Nor did Baird's national emissions trading system, one of the sticks he'll seek to use in encouraging carbon storage, inspire confidence. "We're not a province that's going to be either buying credits somewhere else or looking at any inter-regional transfer of wealth," said Stelmach. Such commentary strikes at the core question of who controls the energy patch - Alberta or the feds. "The resources are owned by all Albertans," Stelmach argued. "I'm sure the Prime Minister is aware of it. I will be constantly reminding him." Then Stelmach asked who'll pay: "I'm just saying that if the oil sands are the focus, let's all sit around the same table and put money on the table and start dealing with the issue."

Costs associated with sequestration could lend appeal to other bold options. Last week, Liberal Leader Stéphane Dion said that as prime minister he would adopt a national version of B.C.'s carbon tax, which begins in July, charging a $10-per-tonne levy on nearly all fossil fuels. The tax, which will rise to $30 by 2012, is revenue neutral, with money returned via corporate and personal tax breaks. Even some leaders in Alberta's energy industry last week voiced support for a carbon tax so that consumers, through a levy at the gas pump or on energy bills, could help share the cost of carbon constraints. But both the feds and Alberta rejected the notion, blocking one route out of their who-will-pay impasse.

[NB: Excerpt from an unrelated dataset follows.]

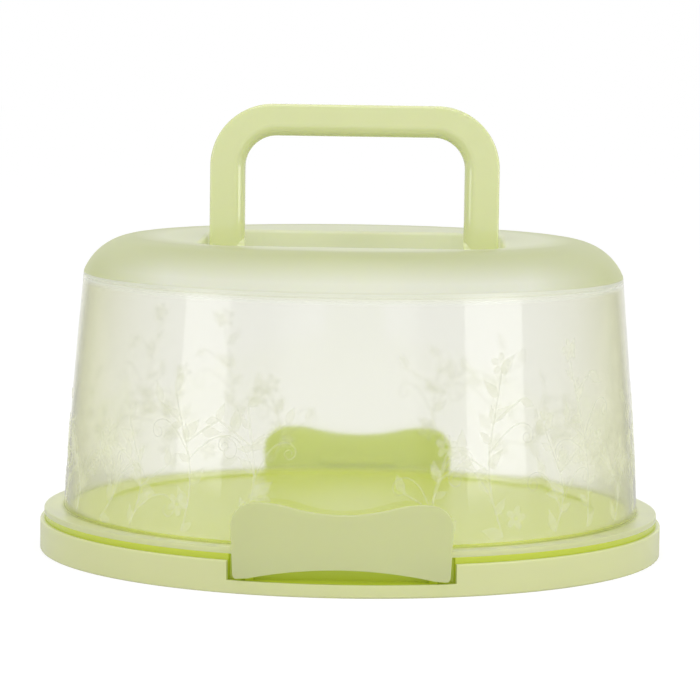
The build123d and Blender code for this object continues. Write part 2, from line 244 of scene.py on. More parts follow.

Money and provincial rights - the stuff of good old-fashioned Canadian-style warfare. Baird, for his part, sees no federal-provincial clash in the offing. "This is not about a national energy program," he said last week. "We're not seeking a massive transfer of wealth." But Stelmach is enlisting soldiers. Last week, fashioning a new cabinet after a massive electoral victory this month, he named no less than Deputy Premier Ron Stevens, a savvy, patrician Calgary lawyer, as minister of international and intergovernmental relations. Stevens now is negotiator-in-chief, Alberta's goaltender. He could very easily become Stelmach's general.